La mort dans l’âme, je m’arrache de cette rue fantôme où mon image d’enfant est tombée dans un trou noir. Sur le chemin du retour, je voudrais sonner à tous les 44. À l’approche de la nuit, une plaque bleue irisée attire mon attention et je lis :« VOYANTE À DOMICILE SPIRITE-MONDE ». Des jeans retournés sèchent un peu plus haut dans un jardin envahi d’herbes folles. J’accroche mon regard à un large « bienvenue » sur un portail de bois, déchiffre lentement de longs noms indiens. Qu’est-ce que je fais ici?
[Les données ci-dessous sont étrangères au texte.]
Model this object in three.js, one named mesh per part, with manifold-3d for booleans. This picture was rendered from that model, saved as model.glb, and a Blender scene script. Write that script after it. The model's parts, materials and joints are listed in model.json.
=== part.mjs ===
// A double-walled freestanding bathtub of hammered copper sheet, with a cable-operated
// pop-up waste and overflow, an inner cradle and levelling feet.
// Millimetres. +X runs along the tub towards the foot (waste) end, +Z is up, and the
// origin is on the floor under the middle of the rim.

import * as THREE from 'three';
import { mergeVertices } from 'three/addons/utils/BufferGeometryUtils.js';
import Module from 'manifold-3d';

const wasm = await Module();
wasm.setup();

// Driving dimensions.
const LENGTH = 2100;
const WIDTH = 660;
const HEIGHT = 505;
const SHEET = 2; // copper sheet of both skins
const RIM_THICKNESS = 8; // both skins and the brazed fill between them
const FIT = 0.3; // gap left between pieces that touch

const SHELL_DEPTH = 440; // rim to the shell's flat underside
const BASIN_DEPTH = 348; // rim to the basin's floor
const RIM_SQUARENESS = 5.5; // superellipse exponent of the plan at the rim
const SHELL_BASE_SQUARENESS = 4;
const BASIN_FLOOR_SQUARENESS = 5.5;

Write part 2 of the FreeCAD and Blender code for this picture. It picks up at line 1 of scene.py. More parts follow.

Des signes partout, aucun sens. Il me semble que le monde est en train de me narguer. Un motard à moustache s’inquiète de ma mine déconfite. Il a la soixantaine et l’accent d’ici qui me rassure. Je m’accroche un instant à sa gentillesse : « le métro, c’est par là ». En montant dans la rame, je pense adieu petite photo d’enfance. J’aurais aimé te revoir, mais tu n’as plus d’adresse, dans ce tronçon de rue qui n’existe pas, au milieu d’autres vies, le réel s’est verrouillé sur un code qui ne comporte pas ton numéro. Pas la peine de tout retourner. J’imagine, vu du ciel, le tracé de mes piétinements autour de ton absence, je cherche des clés mystiques pour chaque parole prononcée sur le chemin de ta perte. Je repense en souriant à la voyante spirite-monde. Maintenant j’en suis certaine, tu ne reviendras pas. J’en suis certaine. Je pleurerai pas pour ça.